Comíamos doce à vontade. No café da manhã,
comíamos apenas pão com manteiga. As bebidas eram todas com açúcar. Não se falava em obesidade, brincávamos sempre na rua e éramos
muito ativos. Acho que nos ajudava a queimar as calorias.
Dividíamos com nossos amigos uma Tubaína,
comprada na vendinha mais próxima.
Os animais de estimação daquela época não tinham ração, que nada, comiam a mesma comida da casa, muitas vezes comiam os
restos. Banhos quentes? Xampu? Nada disso! No quintal um segurava o cão e o
outro, com a mangueira, ia esguichando água e lavando com sabão de cebo, feito
em casa.
Ninguém lavava os pratos com
detergentes. Era tudo lavado com sabão.
A pé ou de bicicleta, íamos à casa dos nossos
amigos, mesmo que morassem a km de distância de nossa casa, entrávamos sem bater e íamos brincar. Todo mundo se
conhecia, não havia medos e
desconfianças.
Os meninos jogavam futebol no meio da rua e
sinalizavam a trave, utilizando duas pedras. Jogavam taco também e utilizavam
pedaços de pau como traves.
Na escola havia bons e maus alunos. Uns
passavam e outros eram reprovados e, nem por isso, iam a psicólogos ou
psicoterapeutas. Quem fosse reprovado, simplesmente repetia o ano e tentava de
novo no ano seguinte. As notas eram de 0 a 100, na escola primária e, só mais tarde, passou a ser de 0 a 10 no ginásio. Havia até
nota ao meio, por exemplo 2,5 ; 5,5 ou 9,5.
Hoje: A,B,C,D,E...
As festas eram animadas por vitrolas com
agulhas deslizando sobre os discos de venil. De vez em quando, improvisávamos
uma luz negra, uzilizando um papel celofane azul ou roxo que colocávamos em
volta da lâmpada.
Nossos „coquetéis“ eram feitos à base de
groselha, maçã cortada em cubinhos e
gelo.
Tínhamos liberdades, fracassos, sucessos,
deveres e obrigações.
Ajudávamos nossas mães nos serviços de casa, por exemplo, minha irmã e eu combinávamos quem iria
lavar e quem iria secar a louca do almoço e jantar.

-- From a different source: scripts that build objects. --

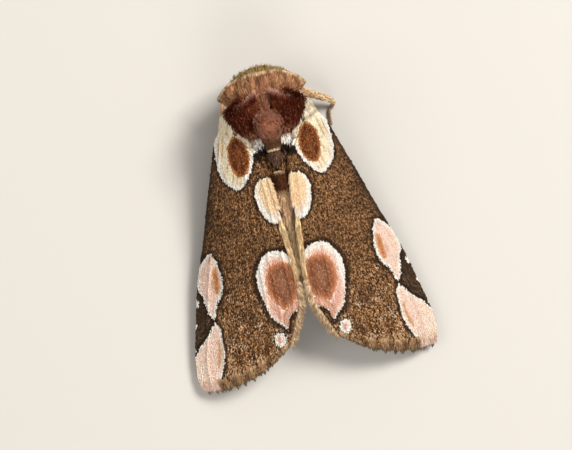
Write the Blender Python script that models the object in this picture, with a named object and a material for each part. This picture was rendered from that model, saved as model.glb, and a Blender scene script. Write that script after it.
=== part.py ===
# A peach blossom moth at rest, life size, with its wings folded like a low roof over its body.
# The head points along -Y, the tail along +Y, and the moth's own left side is at +X.

import math
import random

import bmesh
import bpy
from mathutils import Vector

# Driving dimensions, in millimetres, measured tailward (y) from the front of the head hair,
# sideways (x) from the middle of the body and up (z) from the surface that the feet stand on.
MILLIMETRE = 0.001
BOX_MIDDLE = 9.55          # y of the middle of the whole moth
GAP = 0.3                  # clear space where two pieces meet
WING_THICKNESS = 0.5
RIDGE_WIDTH = 0.42         # a vein's raised width on the forewing
RIDGE_HEIGHT = 0.15
LEG_RADIUS = 0.27
FEELER_RADIUS = 0.26
LOCK_THICKNESS = 0.5
LOCK_SCATTER = 0.07
TAPERED = ((0.0, 0.8), (0.4, 1.0), (0.75, 0.72))   # share of a lock's length, share of its width
BLUNT = ((0.0, 0.6), (0.5, 0.9), (0.86, 0.95))
WELD = 1e-6                # metres within which a union's corners are one
SEED = 3

# The forewing's front edge and inner edge, from its root to its tip and to its rear corner.
COSTA = [(2.85, 2.85, 3.6), (3.5, 3.7, 3.2), (4.1, 5.3, 2.6), (4.85, 7.4, 1.95), (5.6, 9.7, 1.4),
         (6.5, 12.2, 1.05), (7.2, 14.9, 0.85), (7.65, 17.0, 0.7), (7.72, 18.1, 0.65),
         (7.4, 19.05, 0.6)]
INNER_MARGIN = [(1.95, 3.9, 4.5), (0.9, 5.6, 4.95), (0.66, 7.2, 5.05), (0.45, 9.6, 4.95),
                (0.3, 12.0, 4.6), (0.28, 14.5, 4.1), (0.7, 15.7, 3.55), (1.3, 16.9, 2.95)]
MARGIN_BULGE = 0.8         # how far the outer edge swells past the line from tip to rear corner
MARGIN_OUT = Vector((-0.27, 0.96, 0.0))
ARCH_FLAT = 0.35           # share of the roof's slope that is even from ridge to front edge
ARCH_POWER = 2.2

# Each vein: its place across the wing at the root and at the outer edge (0 front, 1 inner edge),
# and the share of the wing's length where its ridge starts.
FOREWING_VEINS = [(0.17, 0.10, 0.0), (0.29, 0.26, 0.5), (0.40, 0.41, 0.5), (0.50, 0.56, 0.5),
                  (0.62, 0.70, 0.0), (0.70, 0.82, 0.32), (0.88, 0.93, 0.0)]
CELL_END = 0.5             # where the cross vein closes the forewing's cell
HINDWING_VEINS = [(0.16, 0.14, 0.0), (0.34, 0.36, 0.3), (0.52, 0.56, 0.3), (0.68, 0.76, 0.0),
                  (0.88, 0.90, 0.0)]
HINDWING_DROP = WING_THICKNESS + GAP + 0.08
HINDWING_ROOT = 0.17       # share of the forewing's length where the hindwing starts
HINDWING_INNER = 0.945     # share of the forewing's width that its inner edge reaches
HINDWING_RIDGE = 0.09

# Cross-sections of the body: y, half width, top, bottom.
HEAD_SECTIONS = [(0.42, 0.5, 3.45, 2.55), (0.62, 0.98, 3.9, 2.1), (1.1, 1.35, 4.2, 1.85),
                 (1.6, 1.25, 4.15, 2.0), (1.95, 0.95, 3.95, 2.3)]
THORAX_SECTIONS = [(2.25, 1.6, 4.4, 1.9), (2.5, 1.95, 4.55, 1.7), (3.1, 2.12, 4.7, 1.5),
                   (4.2, 1.75, 4.4, 1.5), (5.4, 1.25, 3.75, 1.6)]
ABDOMEN_SECTIONS = [(5.7, 1.25, 3.2, 1.5), (7.5, 1.45, 3.25, 1.35), (10.0, 1.35, 3.15, 1.4),
                    (12.5, 0.95, 2.85, 1.5), (14.1, 0.45, 2.35, 1.65)]
ABDOMEN_LENGTHS = {"abdomen_front": (5.7, 8.35), "abdomen_middle": (8.65, 11.25),
                   "abdomen_rear": (11.55, 14.1)}

EYE_CENTRE = (1.15, 0.85, 3.05)
EYE_RADIUS = 0.58
EYE_GAP = 0.2

# Limbs on the moth's left side, from the root to the tip.
ANTENNA = [(0.46, 0.05, 3.52), (1.15, -0.12, 3.45), (1.95, 0.15, 3.05), (2.42, 1.1, 2.4),
           (2.7, 2.4, 2.1), (3.1, 3.7, 2.0), (3.6, 5.2, 1.7), (3.95, 8.2, 1.1)]
PALP = [(0.4, 0.12, 2.2), (0.43, -0.02, 2.45), (0.4, -0.12, 2.95)]
FORE_LEG = [(0.75, 2.5, 1.32), (1.0, 2.45, 1.0), (2.0, 2.0, 1.45), (1.95, 1.5, 0.5),
            (1.8, 1.25, 0.22), (1.5, 0.35, 0.2)]
STRETCHED_FORE_LEG = [(0.75, 2.5, 1.32), (1.05, 2.4, 1.05), (2.2, 1.75, 1.5), (3.3, 2.2, 1.25),
                      (4.25, 2.75, 0.62), (4.15, 3.0, 0.26), (3.9, 3.3, 0.2), (3.85, 4.2, 0.2)]
MID_LEG = [(0.85, 3.6, 1.1), (1.15, 3.7, 0.95), (2.7, 4.3, 1.45), (3.25, 5.2, 0.5),
           (3.35, 5.6, 0.22), (3.5, 6.9, 0.2)]
HIND_LEG = [(0.75, 4.7, 1.2), (0.95, 5.0, 0.98), (1.9, 7.2, 1.2), (2.4, 10.0, 0.5),
            (2.5, 10.6, 0.22), (2.8, 13.2, 0.2)]

LIMB_TIP_RADIUS = 0.2
PALP_RADIUS = 0.25
FEELER_TIP_RADIUS = 0.16
TONGUE = {"centre": (0.22, 1.55), "radius": 0.3, "thickness": 0.13, "tip": 0.11,
          "from": -60, "to": 240}                      # a coil below the face, in degrees

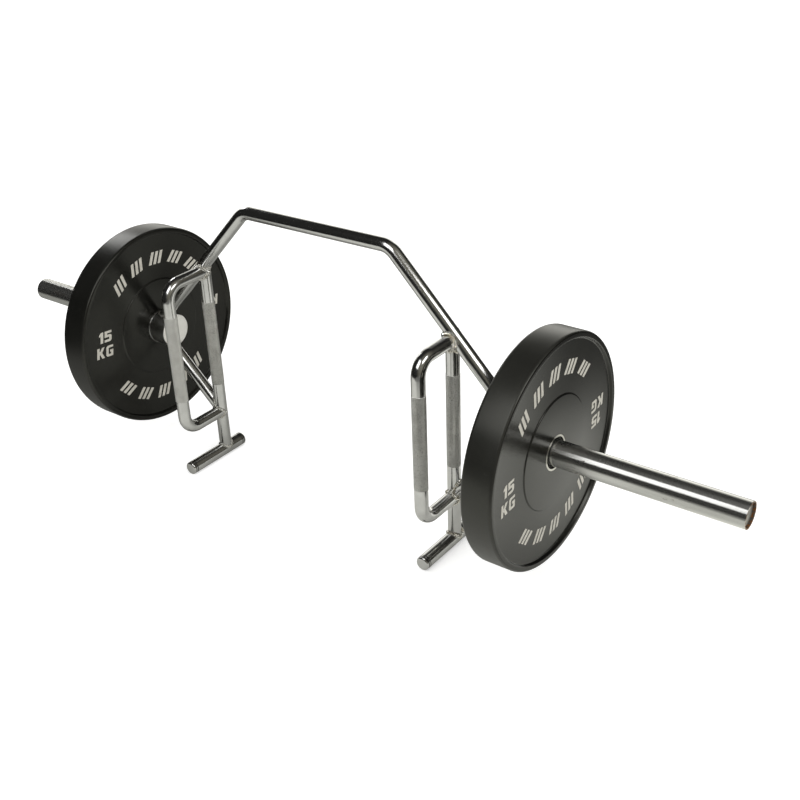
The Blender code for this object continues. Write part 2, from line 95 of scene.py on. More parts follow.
insert_low, insert_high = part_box("plate_insert_right")
INSERT_INNER_X = insert_low.x
INSERT_OUTER_X = insert_high.x
INSERT_RADIUS = (insert_high.z - insert_low.z) / 2

end_cap_low, end_cap_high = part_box("end_cap_right")
CAP_BACK_X = end_cap_low.x
CAP_FACE_X = end_cap_high.x
CAP_RADIUS = (end_cap_high.z - end_cap_low.z) / 2

# Sizes of the frame that the boxes don't give
BAR_HALF_LENGTH = 0.182
BAR_BEND_RADIUS = 0.042
BAR_ON_HUB = 0.0226
BRACE_DROP = 0.1655
BRACE_ON_HUB = 0.0189
HANDLE_BEND_RADIUS = 0.034
HANDLE_GRIP_RISE = 0.004
GRIP_LENGTH = 0.200
BEND_STEP_ANGLE = math.radians(4.5)
TUBE_SIDES = 48

# The route of a tube stops short of its host; its end then reaches onto the host and into it
SETBACK = 0.03
POST_TOP_SETBACK = 0.02
BRACE_LOW_SETBACK = 0.045
COPE_DEPTH = 0.0006

# Rounded ends of the foot tubes, and the thin rings behind them
FOOT_ROUNDING = 0.0045
FOOT_ROUNDING_STEPS = 8
RING_DEPTHS = (0.0060, 0.0108)
RING_WIDTH = 0.0010
RING_DEPTH = 0.0013

# Knurling
KNURL_ROUND = 56
KNURL_PITCH = 0.0021
KNURL_DEPTH = 0.00042
# The left handle's grip uses the knurled steel painted brighter, as painted light standing in for
# the light falling on it
HANDLE_KNURLS = {"right": "knurl", "left": "lit_painted_knurl"}

# Weld beads
BEAD_RADIUS = 0.0046
HUB_BEAD_RADIUS = 0.0026
ARM_BEAD_RADIUS = 0.0066
BEAD_SHARES = {"right": 1.0, "left": 0.68}
BEAD_LEAN = 0.8
BEAD_RIPPLE = 0.0036
BEAD_BASE = 0.78
BEAD_SCALLOP = 0.34
BEAD_WANDER = 0.40
WANDER_SCALE = 90.0
WANDER_PHASE = 2.0
BEAD_STEPS = 300
BEAD_SIDES = 14
BEAD_SMOOTH_ANGLE = 70.0

# Turned pieces
SLEEVE_RADIUS = 0.025
SLEEVE_BORE = 0.0205
SHOULDER_LENGTH = 0.004
HUB_EDGE = 0.0016
SEAT_GAP = 0.0003
CAP_EDGE = 0.0006
CAP_BOSS_RADIUS = 0.0205
CAP_BOSS_TAPER = 0.001
CAP_BOSS_HEIGHT = 0.005
MOUTH_RIM = 0.0006
TURNED_SIDES = 96
PLATE_SIDES = 192
POINT_RADIUS = 1e-6
# Largest share of a side that one rounded corner takes up
CORNER_SHARE = 0.45

# Bumper plate
PLATE_EDGE_DEPTH = 0.0065
PLATE_EDGE_HEIGHT = 0.0045
PLATE_EDGE_STEPS = 12
PLATE_LIP_WIDTH = 0.007
PLATE_LIP_SLOPE = 0.0025
PLATE_FACE_RECESS = 0.0062
PLATE_SOFTNESS = 0.0014
BOSS_RADIUS = 0.1105
BOSS_RECESS = 0.004
BOSS_SLOPE = 0.0015
INSERT_FLANGE_WIDTH = 0.0042
INSERT_STEP_DEPTH = 0.003
INSERT_CHAMFER = 0.0012
INSERT_EDGE = 0.0005
INSERT_RIM_MARGIN = 0.001
INSERT_STEP_MARGIN = 0.0002
PLATE_TURNS = {"right": math.radians(3.5), "left": math.radians(-5.5)}

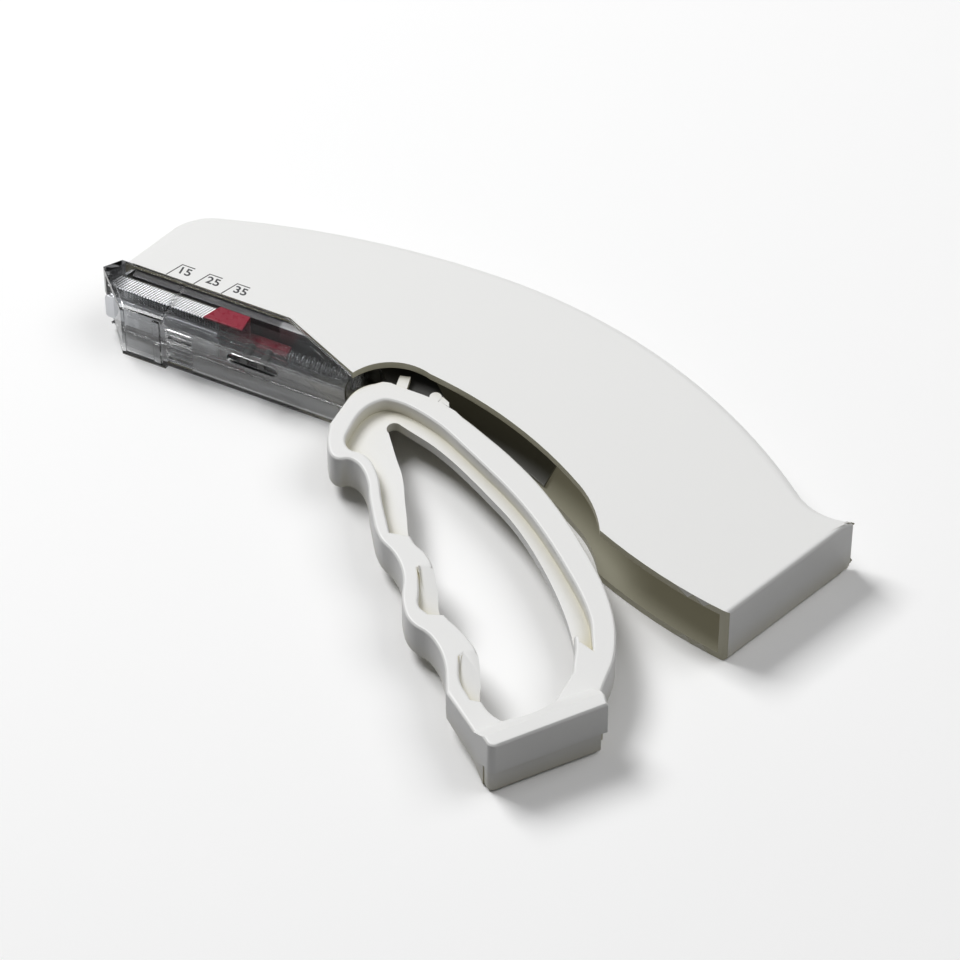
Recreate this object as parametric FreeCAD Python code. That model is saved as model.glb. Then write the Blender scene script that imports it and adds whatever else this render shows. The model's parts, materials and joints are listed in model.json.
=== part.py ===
import FreeCAD, Part
import math
import os

# Skin stapler lying on its side, in millimetres.
# While it is drawn, x = 0 is the crown of the staple in the chamber and x runs back along the
# staple track, y = 0 is the underside of the nose and y runs up to the housing's curved back,
# and z = 0 is the plane between the left half (+z) and the right half (-z).
# At the end every piece is moved so that the whole stapler stands centred on z = 0.

# Staples and their magazine
staple_count = 35
wire = 0.58                  # staple wire
staple_width = 12.6          # over both legs, before it is formed
leg_length = 4.4             # from the crown's outside to the tip
staple_lean = 64.0           # angle of the legs to the track, degrees
crown_height = 9.25          # crown of the staples above the nose's underside
wire_gap = 0.02              # between one staple and the next
slide_gap = 0.08             # running clearance of what slides on the rail
spring_channel = 4.2         # width of the channel in the rail
spring_channel_depth = 2.9
channel_front = 3.0
anvil_width = 6.6
anvil_thick = 0.7
track_cover_height = 1.8
sheet = 0.5                  # steel of the track cover

# Pusher and feed spring
pusher_length = 7.0
pusher_tail = 9.8
feed_coil = 3.5
feed_wire = 0.42
feed_turns = 12

# Housing
housing_width = 16.0
housing_wall = 1.8
rear_wall = 2.0
back_round = 2.6             # rounding along the housing's back
track_line = 11.75           # lower edge of the housing beside the track
front_rise = 13.4            # height of the housing's front edge above the track line
crest_height = 41.9
tail_reach = 109.8           # of the tail, behind the nose
rib = 1.6                    # ribs inside the housing
seam = 0.05                  # between parts that are put together

# Clear nose
cover_wall = 0.9
nose_length = 56.0           # from the chamber to the rear end of the nose
rail_overhang = 1.2          # of the rail, behind the nose
nose_width_low = 12.4        # across the underside
nose_width_mid = 14.2        # above its chamfer
nose_chamfer = 1.25
tip_width_low = 15.0
tip_length = 13.8            # wide tip, behind the chamber
pointer_height = 8.25
pointer_reach = (8.0, 6.4)    # of the left and right half, in front of the nose's lower corner
mouth_top = (7.3, 8.35)       # of the left and right half
base_width = 10.4
peg_radius = 0.9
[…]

Foi nessa época que muita coisa comecou a mudar
na moda, na pintura, no cinema, na música, na forma de encarar a sexualidade,
no relacionamento humano, nas questões de
diversidade racial e em muitos outros territórios. Muitos jovens passaram a
contestar a sociedade e começaram a dar mais
ê
ênfase aos valores tradicionais. Surgiram os hippies e a era do „peaceand
love“. O símbolo eram dois dedos em forma de V.
Vou parando por aqui, pois já está na hora de dormir. A vontade era de ficar aqui escrevendo, escrevendo sem parar, mas nao se preocupem, pois haverá muitos outros "causos" pra compartilhar com voces.